К.Н.: Несколько лет назад ты участвовал в проекте CSM «6 мозаик» о мозаиках на Проспекте Победы. В рамках проекта вы говорили с жителями домов. Как это было?

Е.Н.: Да, меня позвала в этот проект Женя Моляр. Меня попросили сделать фотографии шести мозаик – одних из самых грандиозных в Киеве и, наверное, в Украине. При этом нужно было поговорить с местными жителями. Две мозаики из шести собирались демонтировать, потому что на одной был советский герб (который нарисовал Георгий Нарбут), а вторая вошла по ошибке. Она была о трипольской культуре. Я спрашивал у людей, что они знают об этих работах. Кажется, двадцать человек проинтервьюировал под каждым подъездом. И мне было интересно получить этот отклик, чтобы понять, как люди относятся к тому, что работу на их доме хотят уничтожить. Я нашел нескольких людей, которые помнили, как эти работы выкладывались, в 1968 и 1979 годах.
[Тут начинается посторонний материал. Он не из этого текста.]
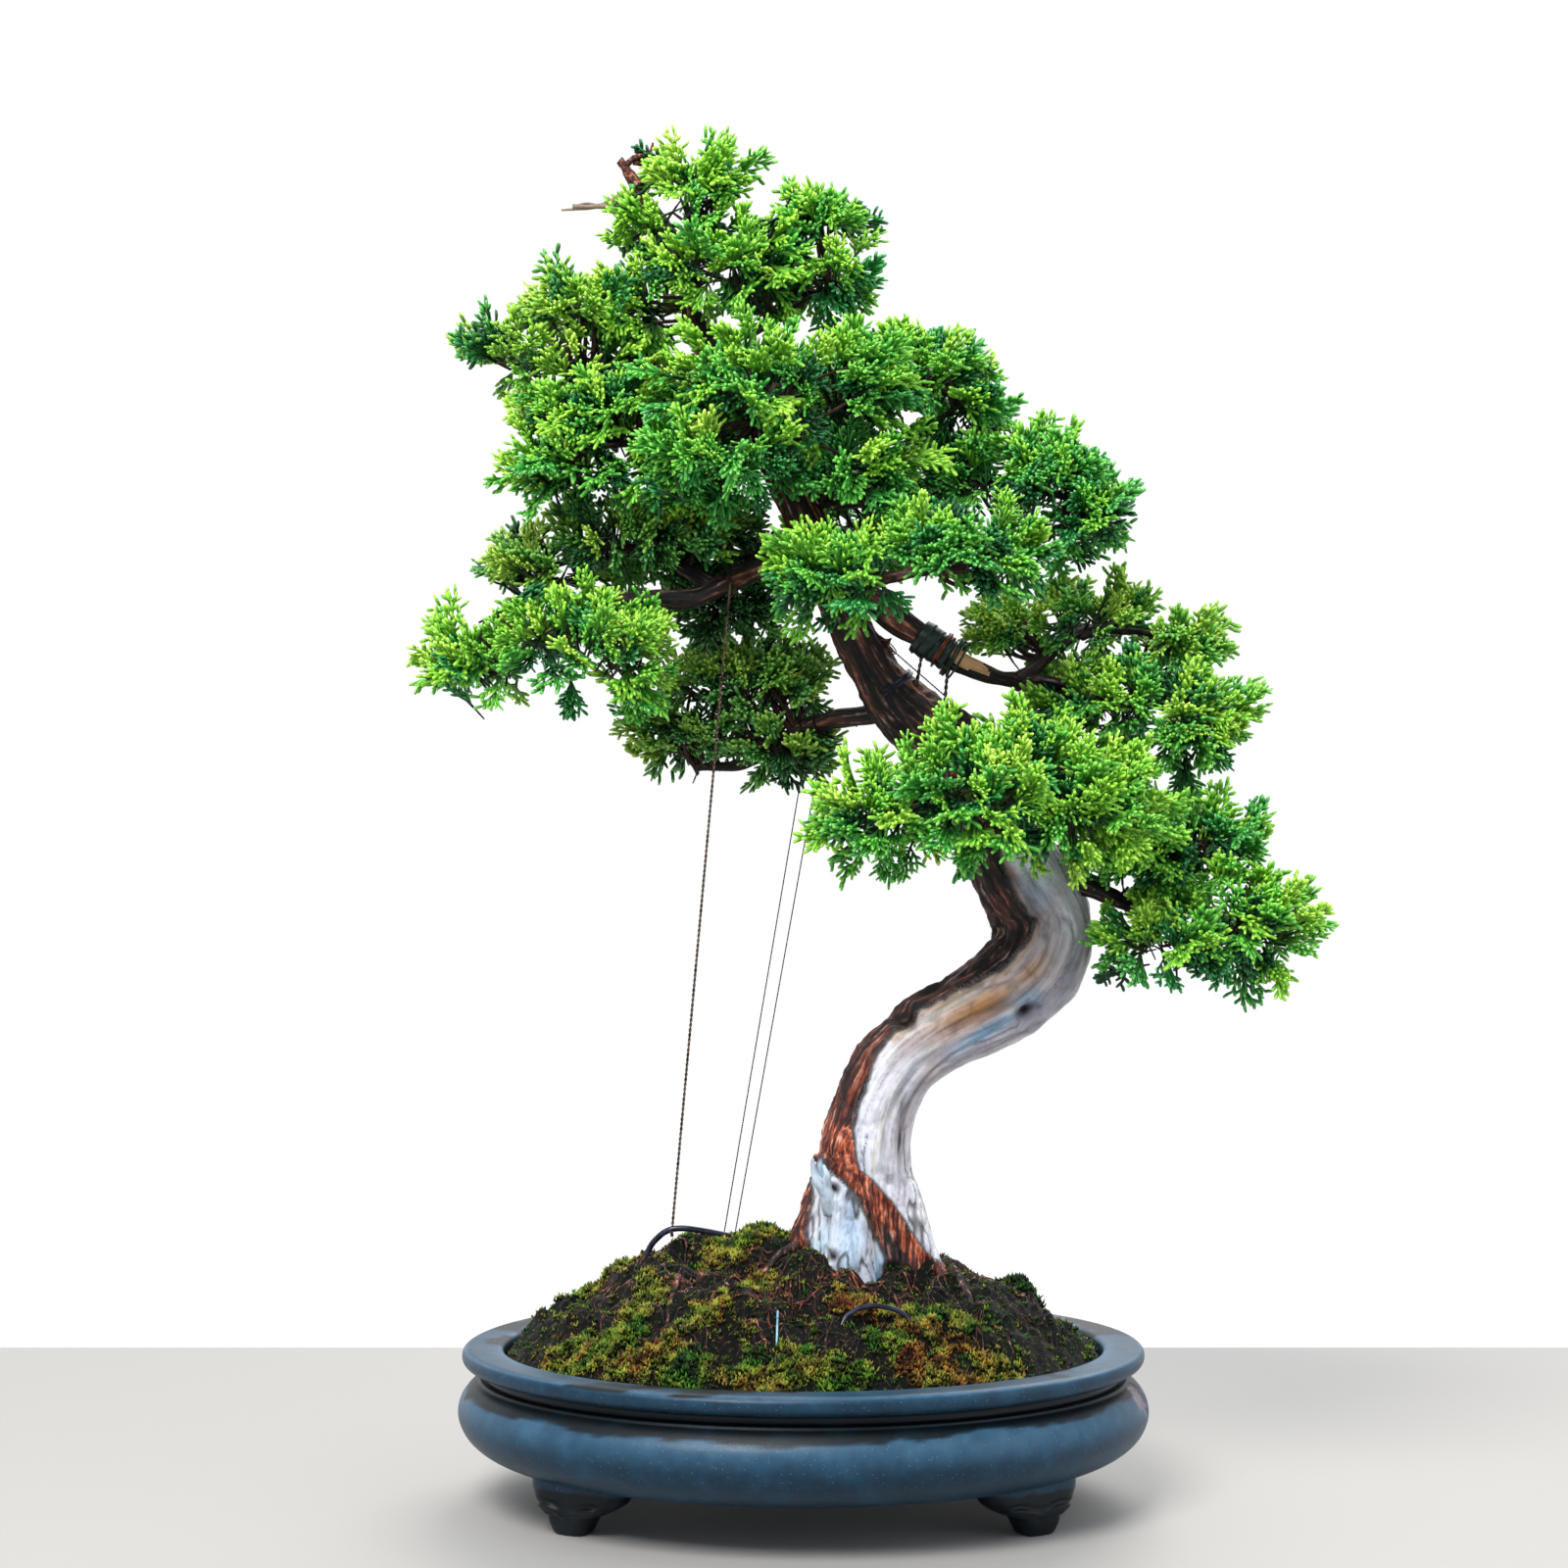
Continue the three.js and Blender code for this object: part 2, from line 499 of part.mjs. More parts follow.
// Rubber sleeves that keep the wires from cutting into the bark: the limb, the stretch of
// it that is covered, and the thickness of the rubber.
const SLEEVES = {
  branch_wrap: { carrier: 'branch_right_wired', from: 0.28, to: 0.44, thickness: 1.4 },
  trunk_strap: { carrier: 'trunk', from: 0.615, to: 0.632, thickness: 1.2 },
};
const SLEEVE_MARGIN = 0.003;      // of the limb's length, kept clear at each end
const sleeveRooms = [];
for (const [name, { carrier, from, to, thickness }] of Object.entries(SLEEVES)) {
  add(name, collar(carrier, from, to, thickness), RUBBER);
  const start = from - SLEEVE_MARGIN;
  sleeveRooms.push(collar(carrier, start, to + SLEEVE_MARGIN, thickness + GAP));
}
const sleeveRoom = join(sleeveRooms);

const placed = [];                // the room that each wire already takes up
for (const [name, { points, radius, steps, material }] of Object.entries(WIRES)) {
  let solid = wire(points, radius, { steps });
  solid = solid.subtract(soilRoom).subtract(woodRoom).subtract(sleeveRoom);
  for (const room of placed) solid = solid.subtract(room);
  add(name, largest(solid), material);
  placed.push(wire(points, radius + GAP, { steps }));
}
const wireRoom = join([...placed, sleeveRoom]);

for (const [name, patches] of Object.entries(MOSS_PATCHES)) {
  add(name, makeMoss(patches).subtract(wireRoom), MOSS);
}

let crowding = join([woodRoom, wireRoom]);
for (const [name, lobes] of Object.entries(PADS)) {
  const pad = largest(lump(lobes).subtract(crowding));
  add(name, pad, FOLIAGE);
  crowding = crowding.add(lump(lobes, GAP));
}

// The whole group is moved so that its origin is the middle of its underside.
tree.updateMatrixWorld(true);
const box = new THREE.Box3().setFromObject(tree, true);
tree.position.set(-(box.min.x + box.max.x) / 2, -(box.min.y + box.max.y) / 2, -box.min.z);

export default tree;
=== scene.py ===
# %% [markdown]
# # A juniper bonsai in an oval stoneware pot
#
# This lesson dresses a finished frame of the tree: the frame already says where every branch,
# pad, wire and wall of the pot is, and how big it is. What is left is the part the eye enjoys:
# bark, bleached wood, thousands of small green shoots, moss, and a pot that has just been watered.
#
# The first cell loads the frame and bakes each node's place into its mesh.

# %% Load the frame
import math

import bpy
import numpy as np
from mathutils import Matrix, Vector


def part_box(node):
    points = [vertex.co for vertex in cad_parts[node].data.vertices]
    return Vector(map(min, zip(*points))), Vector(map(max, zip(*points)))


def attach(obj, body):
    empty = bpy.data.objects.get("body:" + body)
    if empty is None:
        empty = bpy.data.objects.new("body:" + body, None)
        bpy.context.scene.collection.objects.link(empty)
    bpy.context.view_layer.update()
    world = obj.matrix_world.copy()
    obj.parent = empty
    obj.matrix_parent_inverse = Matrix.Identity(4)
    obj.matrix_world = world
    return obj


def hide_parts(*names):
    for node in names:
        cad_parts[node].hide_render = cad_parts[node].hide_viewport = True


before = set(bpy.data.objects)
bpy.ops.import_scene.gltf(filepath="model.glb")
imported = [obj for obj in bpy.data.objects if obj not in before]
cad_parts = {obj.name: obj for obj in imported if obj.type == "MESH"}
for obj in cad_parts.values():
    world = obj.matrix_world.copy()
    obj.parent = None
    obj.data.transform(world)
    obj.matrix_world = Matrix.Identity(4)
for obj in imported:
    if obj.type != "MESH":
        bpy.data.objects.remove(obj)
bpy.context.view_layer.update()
MM = 0.001                                  # this lesson thinks in millimetres, Blender in metres
BODY = "root"                               # nothing on a potted tree is jointed: one body
print("frame holds", len(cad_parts), "nodes")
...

Они составлялись в два этапа и были те, кто помнят 1968 год. Ни один человек не выступил за то, что герб должен быть закрыт. Все были против утепления стен, потому что видели в этих мозаиках уникальность того пространства, в котором они живут. Было странно то, что в других местах, когда я задаю подобные вопросы, мало кто обращает внимание на мозаики. А в этих домах все знают, о чем речь.
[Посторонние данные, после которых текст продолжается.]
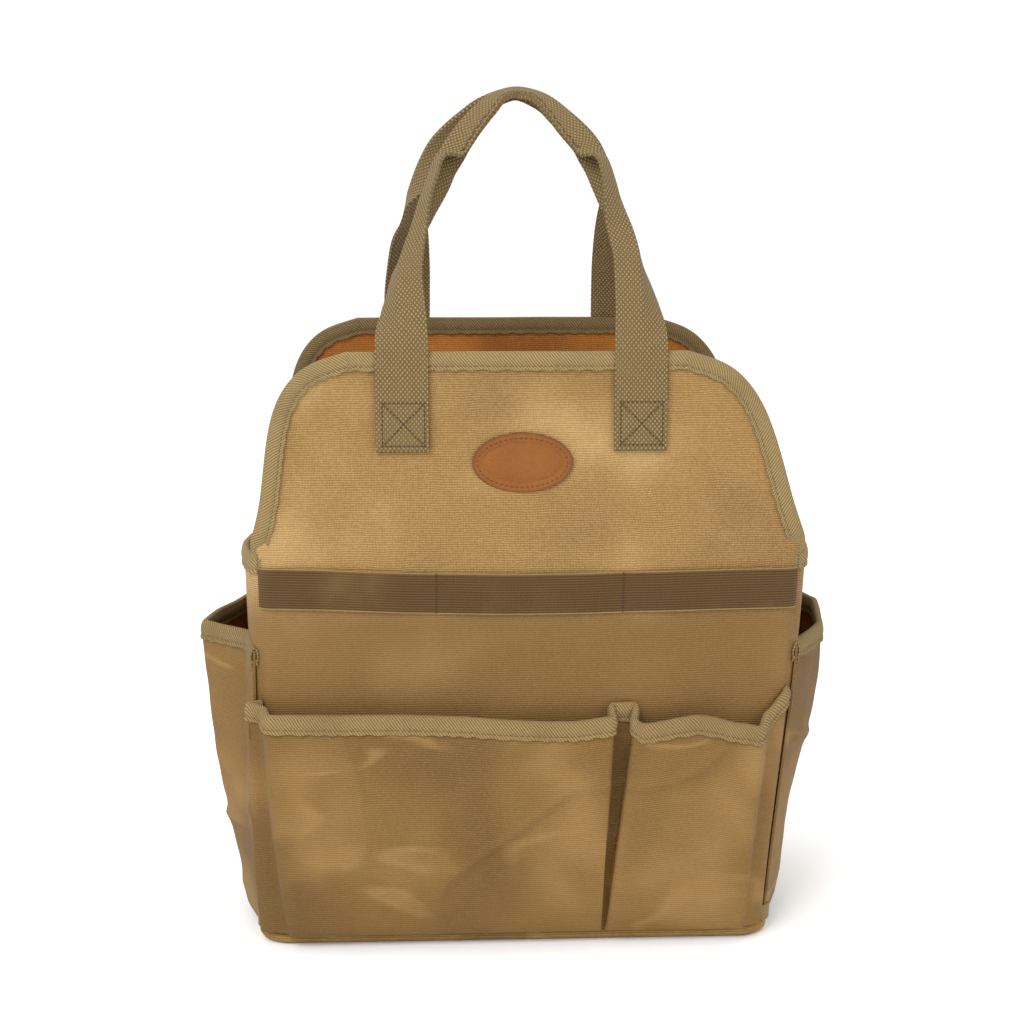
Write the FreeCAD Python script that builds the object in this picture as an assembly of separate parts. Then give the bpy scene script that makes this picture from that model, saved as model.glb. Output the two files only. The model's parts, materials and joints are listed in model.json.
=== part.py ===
import FreeCAD, Part
import math
import os

# Garden tool bag: an open tote of lined waxed canvas with outside pockets, an elastic
# tool band and two webbing handles that hinge on their sewn tabs.
# Millimetres, +Z up, the bag's front faces -Y, and the origin is on the floor
# under the middle of the base.

# overall sizes
panel_width = 330.0        # across the front panel where its shoulders start
base_width = 320.0         # across the foot of the walls
bag_depth = 176.0
panel_height = 368.0       # canvas edge of the front and back panels
side_height = 241.0        # canvas edge of the side panels
handle_top = 521.8         # middle of the grips

# cloth, tape and clearances
canvas = 2.0               # shell canvas with its lining
pocket_canvas = 1.6
tape = 1.0                 # twill binding tape
gap = 0.2                  # between sewn layers
seam_gap = 0.4             # between two panels along a seam
thread = 0.4
stitch_width = 0.8

# walls
base_corner_radius = 38.0  # rounded corners of the base, in plan
upper_corner_radius = 8.0  # the walls fold more sharply at the rim of the side panels
arc_steps = 5
wall_rows = 7
shoulder_half_width = 146.0
shoulder_height = 331.0
top_half_width = 102.0
shoulder_steps = 6

# base
piping_radius = 4.0
base_canvas = 2.0
stiffener_thickness = 3.0
lining_thickness = 1.0
piping_proud = 0.8         # how far the piping stands out past the walls
piping_round = 3.6

# rim binding and inside seam tapes
rim_binding_height = 10.0
seam_tape_width = 12.0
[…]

Я учился в университете рядом с этими работами и ходил мимо них пять лет, каждый день. И ни разу их не видел. Ни разу. Я их не помню. Они у меня совсем не отложились. Это о том, как работает мозаика. Это то, что я слышу и от других людей. Поэтому не удивляюсь, что огромную работу можно не замечать. Особенно когда она становится частью общего пейзажа, смешанного с рекламой.
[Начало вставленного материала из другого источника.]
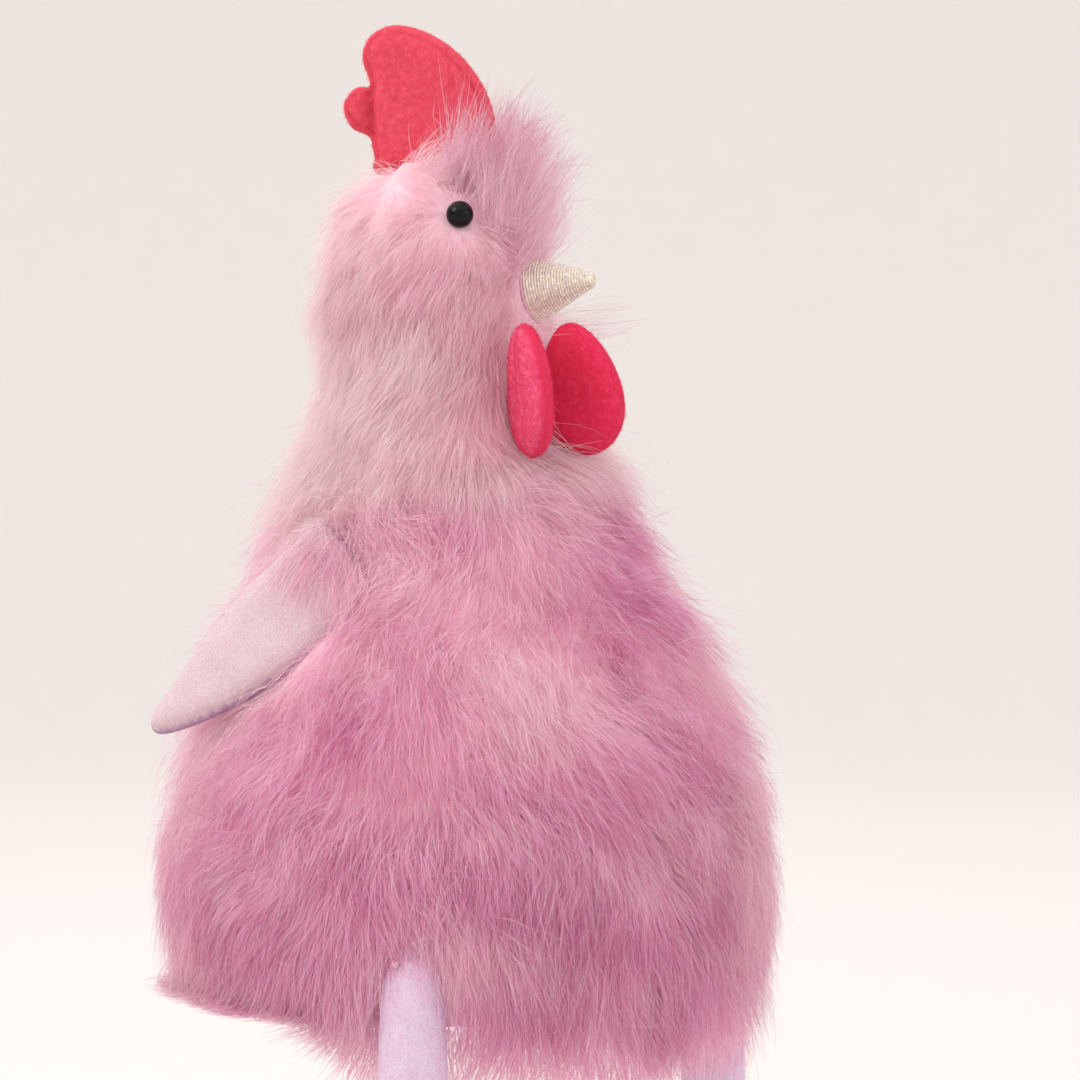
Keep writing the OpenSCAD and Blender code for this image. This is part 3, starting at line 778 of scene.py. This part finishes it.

Б.Ф.: А та фотография, которая висит в твоей кухне, с рукой запорожского Ленина под охраной? Насколько она заметна в твоей повседневной жизни?

Е.Н.: Иногда я обращаю на нее внимание. Она массивная и занимает всю стену. Это такое напоминание: нужно не забыть доснять то, что ты задумал. Нужно больше работать с архивом, больше встречаться со скульпторами… Работа не закончена. Я абсолютно абстрагирован от смысловой нагрузки этого памятника. Не ассоциирую его со временем, в которое он был создан. Скорее с Михаилом Лысенко и Николаем Суходоловым — людьми, которые его создали.